Warner insists that national Democrats can learn some things from what happened in Virginia over the past four years. And, after he hands Kaine the keys to the governor's mansion, he will devote more of his time to spreading that message from New Hampshire to Iowa and points in between.
Warner has formed a federal political action committee called Forward Together that will enable him to help Democratic candidates across the country and boost his own national profile. Sabato said the outgoing governor already has emerged as one of the strongest Democratic alternatives to Sen. Hillary Rodham Clinton of New York, who could become an instant frontrunner if she seeks the party's presidential nomination in 2008.

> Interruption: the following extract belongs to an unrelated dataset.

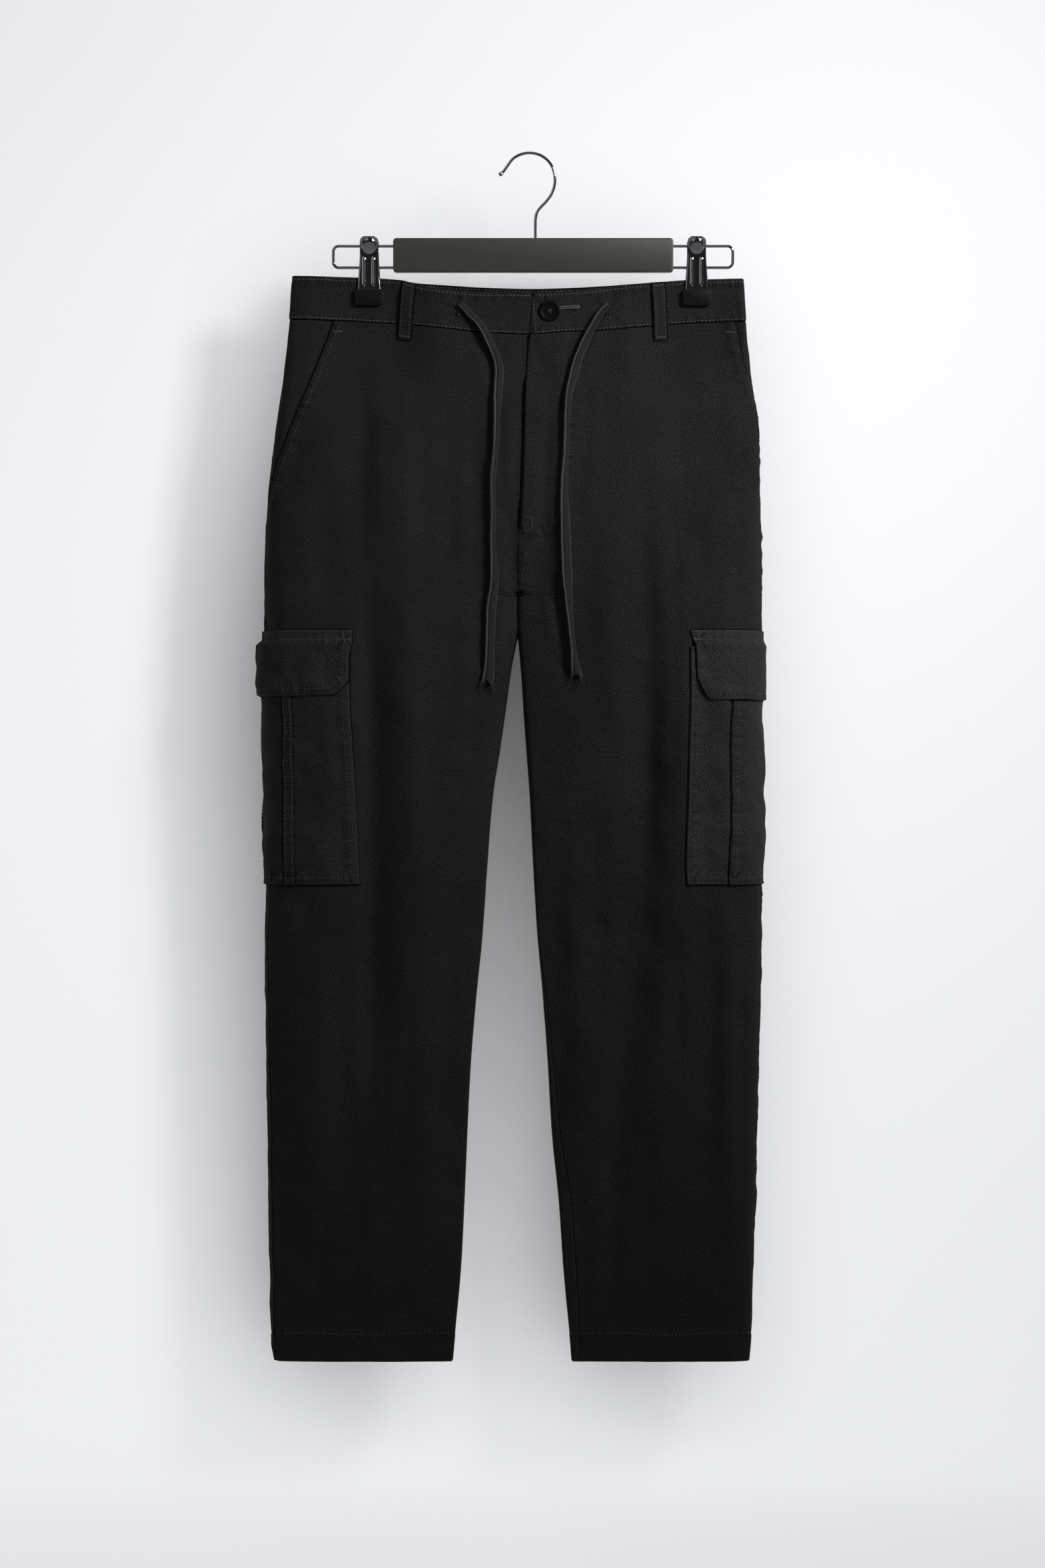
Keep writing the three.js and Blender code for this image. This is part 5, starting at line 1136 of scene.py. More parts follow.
# Cargo pockets
# A patch of twill over each side seam, 165 mm wide and 221 mm high, with its edges turned in and
# topstitched 6 mm inside them. A stitched pleat runs down its front half and one down its back.
POCKET_HALF_WIDTH = 82.5
POCKET_CLOTH = 2.2
PLEAT_PROUD = 0.9
PLEAT_WIDTH = 9.0
POCKET_STITCH = 6.6
POCKET_FULLNESS = 1.8
# Where the pleat and the front edge show from the front: height, x of the pleat, x of the edge
POCKET_VIEW = {
    "right": table("z pleat edge", [
        (-440, -228.6, -166.5), (-507, -228.6, -167.2), (-552.8, -228.4, -164.7), (-605.3, -228.2, -161.8),
        (-682.8, -228, -159),
    ]),
    "left": table("z pleat edge", [
        (-440, 188.5, 148.8), (-507, 187.8, 149.2), (-552.8, 185.9, 148), (-605.3, 186.3, 146.9),
        (-667, 185, 145.3), (-682.8, 184.7, 146.4),
    ]),
}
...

"He is wealthy, cuts a sharp media figure, has been governor of a Southern state and is a moderate in the universe of the Democratic Party," Sabato said. "He could be the anti-Hillary."
Warner said he has no timetable for making a decision about a presidential bid. And he is quick to remind reporters that the presidency is not the only political office that appeals to him as he looks to the future.
"I hope Tim does a great job, but I haven't ruled out coming back and trying to do this job again," Warner said.